Last year, just after Memorial Day, I had the highest-octane weekend of my life. I was shooting a film, everything was going great, and, thanks to a convergence of art, schedules, and geography, life turned into an episode of 24. We were about three weeks into shooting the ’80s true-crime film White Boy Rick, in Cleveland, and I heard I got the film Hotel Artemis—a cool role in a cool movie with my best friend, Sterling K. Brown. I was like, All right, definitely doing that. They were gonna be shooting in LA, and with film contracts, if you’re not physically on set at the start date, you’re not in the movie. I couldn’t imagine that being an issue, but then I learned the start date for Hotel Artemis was the day after my wrap date for White Boy Rick. So, after my last scene, I’d have to jump into a car to Detroit, catch a plane to LA, then drive straight from LAX to the film set. Which was all good, assuming there weren’t any travel hiccups and nothing went wrong with shooting.
With shooting, something goes wrong every five minutes.
I tried to stay calm that morning. Since I was playing an ’80s narcotics cop, I had this big ’80s cop mustache and sideburns and an ’80s bulletproof vest that, real talk, weighed a ton. We were suited up and shooting by 11 a.m., and technically it was just one scene, but it was a big, big scene—a raid—and I had all these cops behind me set to storm the house. Every hour, during every single thing we did, I could feel the clock running down. Before each take, I was thinking, We’re gonna nail this scene. Let me tell you, in that raid scene, you’re gonna see the most intense, focused cop ever. It was the most method acting I’ve ever done. I had to kick down a door, throw people against walls, grab this kid, pull him out, toss him in a cop car, get into my own car, and tear off. And then you had Bel Powley running around the street in her underwear and Bruce Dern screaming at me from across the street. We did that take about 25 times before lunch break at 3. At 4, we picked up exactly where we had left off.
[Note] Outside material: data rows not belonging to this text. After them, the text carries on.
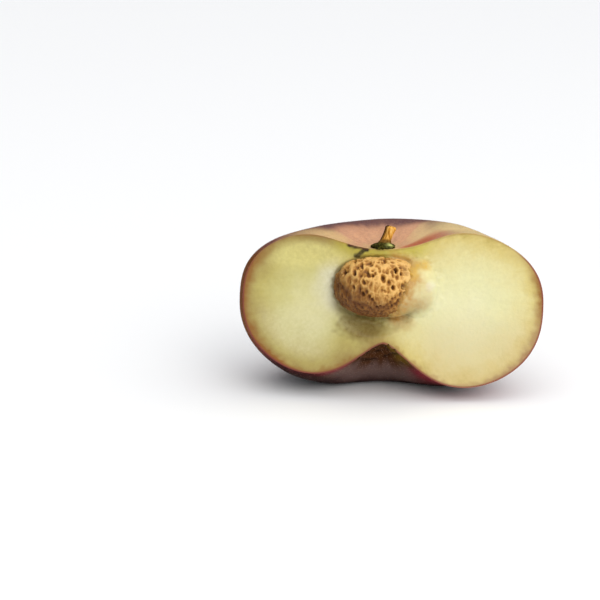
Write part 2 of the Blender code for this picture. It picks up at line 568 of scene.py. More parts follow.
@dataclass(frozen=True)
class FleshFinish:
    """Freshly cut white peach flesh: wet, translucent and pale, greener under the skin,
    with faint fibres that run out from the stone."""

    name: str = "peach_flesh_cut"
    skin_line: str = "#7c3430"
    # The left face is darker than the right: partly its greener flesh, partly painted shade, as the
    # light comes from the right.
    left_stops_with_shade: tuple[tuple[float, str], ...] = (
        (0.0, "#998046"),
        (0.12, "#a99757"),
        (0.3, "#baad66"),
        (0.5, "#c8c080"),
        (0.75, "#d4cd96"),
        (1.0, "#d8d2a6"),
    )
    right_stops: tuple[tuple[float, str], ...] = (
        (0.0, "#b8a358"),
        (0.1, "#cdbb74"),
        (0.3, "#d7cd94"),
        (0.6, "#dad6a6"),
        (1.0, "#dcd8ae"),
    )
    band_mm: float = 5.0
    ramp_mm: float = 20.0
    drift_mm: float = 6.0
    wander_mm: float = 9.0
    fray_mm: float = 2.0
    fleck_mm: float = 0.9
    relief_mm: float = 0.2
    skin_line_mm: tuple[float, float] = (0.2, 0.62)
    tints: tuple[tuple[str, str], ...] = (
        ("sunny_mask", "#d6cc84"),
        ("vivid_mask", "#bcb048"),
        # Painted highlights beside the stone and on its torn lip, and paler flesh low on the left.
        ("highlight_and_pale_mask", "#e0dcc4"),
        # Blush by the skin, with painted shade at the left end.
        ("blush_and_shade_mask", "#8e5e26"),
        # Brown stain, with the stone's painted shadow on the flesh.
        ("stain_and_shade_mask", "#7a642c"),
        ("low_mask", "#c4ae84"),
        ("torn_mask", "#b68c4a"),
        ("amber_mask", "#c69f3e"),
        ("bruise_mask", "#2a2006"),
    )

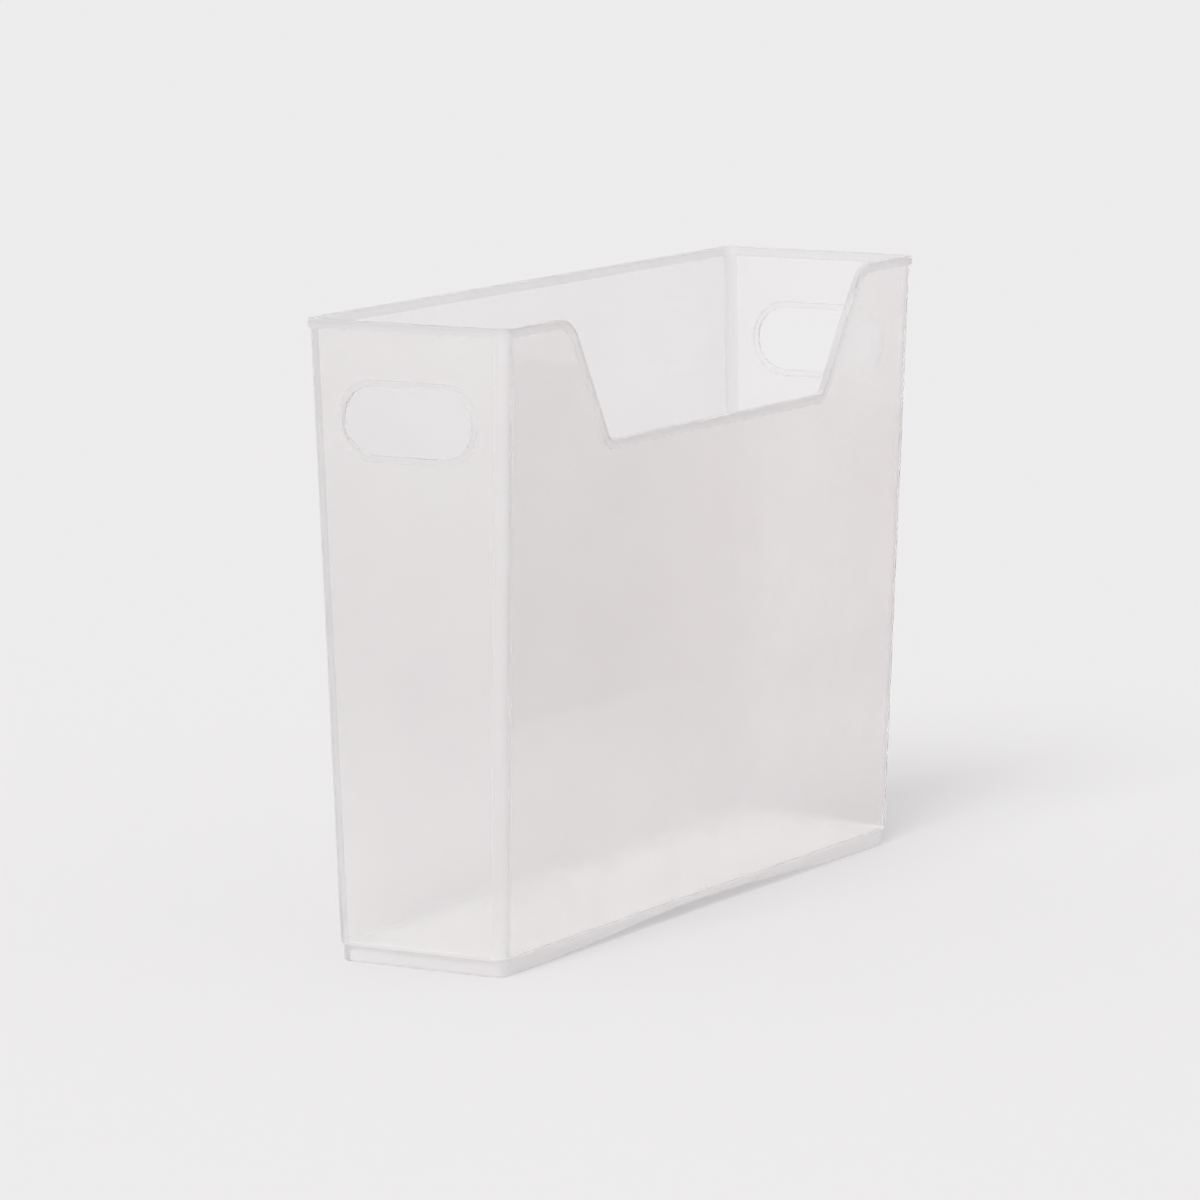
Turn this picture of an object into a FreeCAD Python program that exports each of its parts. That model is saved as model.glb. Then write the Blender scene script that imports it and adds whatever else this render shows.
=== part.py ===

I was thinking, I hope they catch these guys, because I have a plane to catch!
Then something really, really weird happened. On one of the real cops’ walkie talkies, we heard there’d been a shooting and an active pursuit in our vicinity. Like, in real life, guys running from the cops. I looked around, all of us are dressed as cops, but we were getting told to run inside the house. So we were all in there: director, cinematographer, line producers, extras, Matthew McConaughey. And after a while, I said, “Well, as long as they’re not coming through here, we’re good, right? We can keep going?” No! Not the case. Because now they were within a block, and they were armed. And I was thinking, Wow, I really hope they catch these guys quick because I have a plane to catch!
Finally, at 8 o’clock on the dot, for the last time I sped past Bruce Dern, yelled at him, and heard, “That’s a wrap on Brian Tyree Henry!” I felt like driving that Crown Vic straight to Detroit, but I stripped off the vest and traded in the Vic for a new Lincoln limo. I made Detroit just after 11 p.m., got dropped at a hotel attached to the airport, went to my room, opened the blinds, and looked out right onto the tarmac near my gate. I tried to sleep, but then I got up and saw my plane was ready, so I grabbed my bags and headed down to check in.
When we touched down in LA, I went straight to the set. I mean straight to the set. I thought maybe there would be some fittings, some setups, but no, it was straight into makeup and wardrobe: cut off the ’80s sideburns, cut off the mustache, get into a three-piece suit and a futuristic half-face mask, and head straight to rehearsal and shoot. It was an exterior shot in downtown LA—this beautiful building with a real bank vault—and I had hostages and customized silver-and-gold-trimmed guns. Also, this character is supposed to be strung out, so I was really sweaty, covered in glycerin, and acting really erratic because I was robbing a bank in the midst of withdrawal. This was around noon, so I went from being a cop upholding the law to a violent junky criminal in under 24 hours.
The day ended at 9 p.m., and I checked into my new hotel, which had my favorite channel in this entire world, Investigation Discovery. They were playing my favorite show, Murder Calls, and I was like, Yes! This is perfect! But I don’t remember a single bit of it, because the next second I was out.
Emmy- and Tony-nominated actor Brian Tyree Henry (best known for playing Paper Boi on FX’s Atlanta) stars in four films this fall, including this month’s White Boy Rick.